» **TO DO**: Give back the whole listing exactly as shown.
-- begin DATA SECTION --
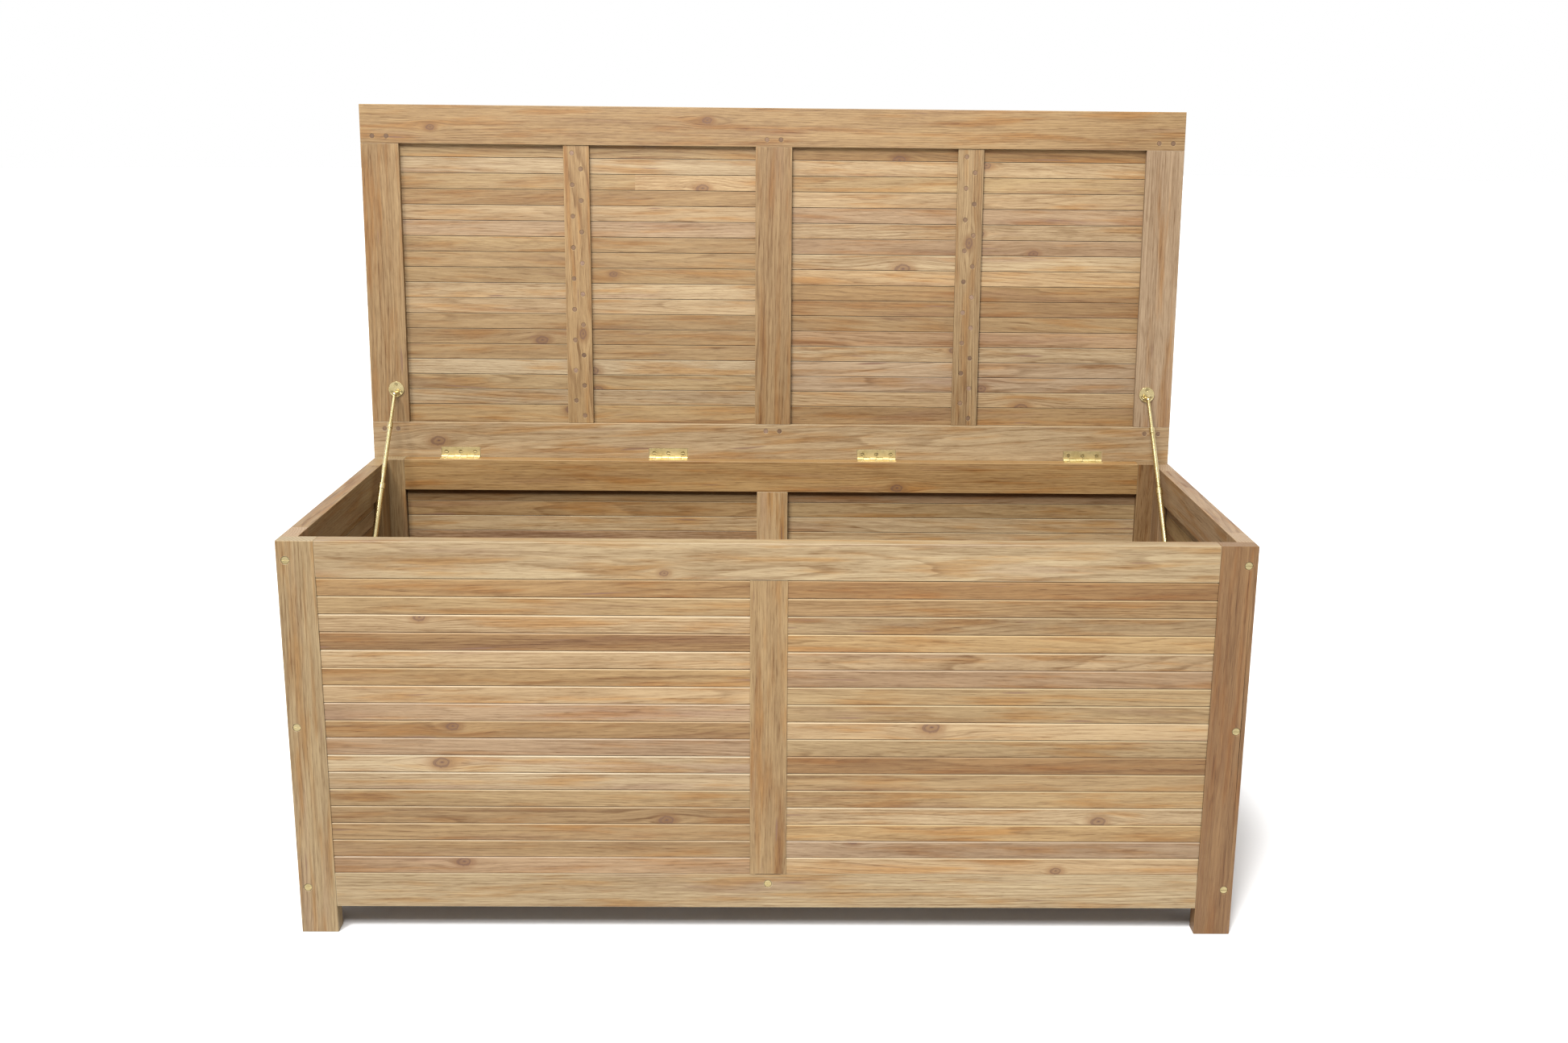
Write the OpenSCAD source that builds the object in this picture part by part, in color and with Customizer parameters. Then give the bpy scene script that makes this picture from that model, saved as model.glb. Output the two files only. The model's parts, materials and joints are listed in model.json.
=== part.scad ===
// Slatted teak deck box with a slatted lid, shown with the lid fully open.
// X runs along the box, the front faces -Y, the feet stand on Z = 0.
// The origin lies under the middle of the box and its open lid.

/* [Case] */
// Width of the case along its front
case_w = 1520; // [1400:10:1640]
// Depth of the case, front face to back face
case_d = 650; // [620:10:700]
// Height of the case, ground to rim
case_h = 660; // [640:10:720]
// Thickness of the frame boards
frame_t = 28; // [26:1:32]
// Width of the stiles, whose lower ends are the feet
stile_w = 59; // [56:1:66]
// Width of the top and bottom rails
rail_w = 59; // [56:1:66]
// Height of the bottom rails above the ground
foot_h = 46; // [35:1:60]
// Number of slats in the height of a case panel
case_slats = 17; // [12:1:18]
// Thickness of every slat
slat_t = 12; // [10:1:14]

/* [Floor] */
// Number of floor slats
floor_slats = 9; // [7:1:9]
// Width of a floor slat
floor_slat_w = 58; // [50:1:60]
// Height of the floor bearers and ledgers
bearer_h = 36; // [30:1:40]
// Height of the underside of the bearers above the ground
bearer_z = 70; // [60:1:74]

/* [Lid] */
// How far the lid stands out past each face of the case
lid_over = 4; // [3:0.5:6]
// Thickness of the lid frame
lid_t = 25; // [24:1:30]
// Width of the lid frame boards
lid_rail_w = 70; // [64:1:76]
// Width of the centre muntin
muntin_w = 68; // [60:1:76]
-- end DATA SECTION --
» **TASK RESPONSE**:
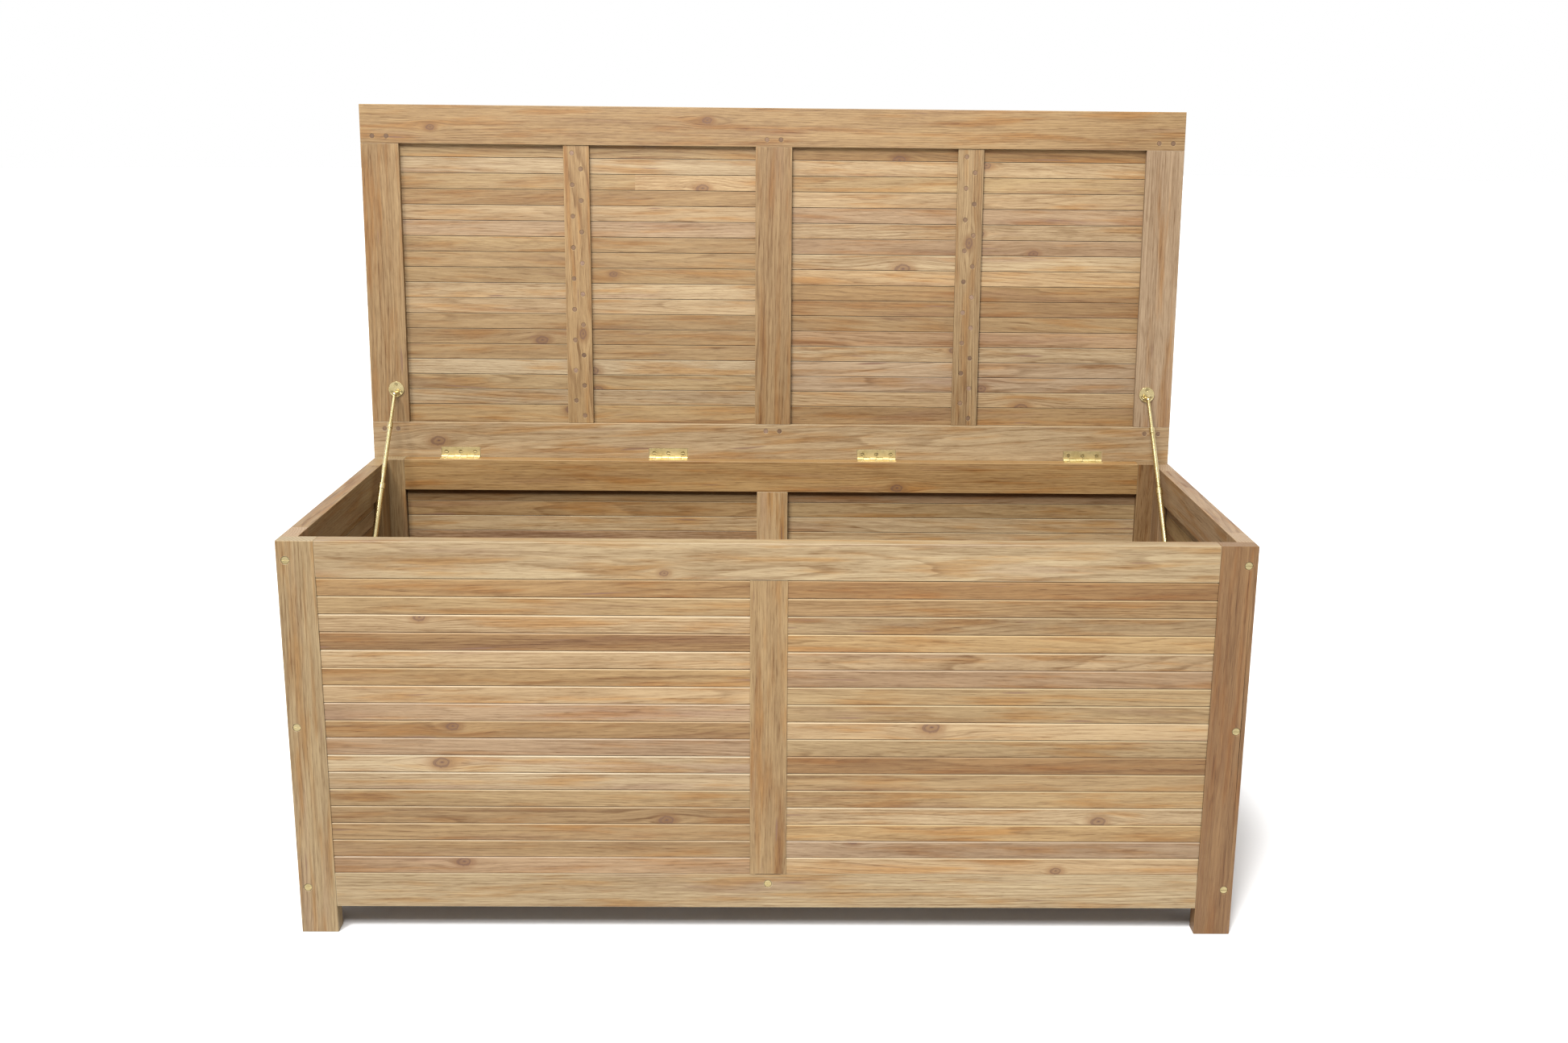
Write the OpenSCAD source that builds the object in this picture part by part, in color and with Customizer parameters. Then give the bpy scene script that makes this picture from that model, saved as model.glb. Output the two files only. The model's parts, materials and joints are listed in model.json.
=== part.scad ===
// Slatted teak deck box with a slatted lid, shown with the lid fully open.
// X runs along the box, the front faces -Y, the feet stand on Z = 0.
// The origin lies under the middle of the box and its open lid.

/* [Case] */
// Width of the case along its front
case_w = 1520; // [1400:10:1640]
// Depth of the case, front face to back face
case_d = 650; // [620:10:700]
// Height of the case, ground to rim
case_h = 660; // [640:10:720]
// Thickness of the frame boards
frame_t = 28; // [26:1:32]
// Width of the stiles, whose lower ends are the feet
stile_w = 59; // [56:1:66]
// Width of the top and bottom rails
rail_w = 59; // [56:1:66]
// Height of the bottom rails above the ground
foot_h = 46; // [35:1:60]
// Number of slats in the height of a case panel
case_slats = 17; // [12:1:18]
// Thickness of every slat
slat_t = 12; // [10:1:14]

/* [Floor] */
// Number of floor slats
floor_slats = 9; // [7:1:9]
// Width of a floor slat
floor_slat_w = 58; // [50:1:60]
// Height of the floor bearers and ledgers
bearer_h = 36; // [30:1:40]
// Height of the underside of the bearers above the ground
bearer_z = 70; // [60:1:74]

/* [Lid] */
// How far the lid stands out past each face of the case
lid_over = 4; // [3:0.5:6]
// Thickness of the lid frame
lid_t = 25; // [24:1:30]
// Width of the lid frame boards
lid_rail_w = 70; // [64:1:76]
// Width of the centre muntin
muntin_w = 68; // [60:1:76]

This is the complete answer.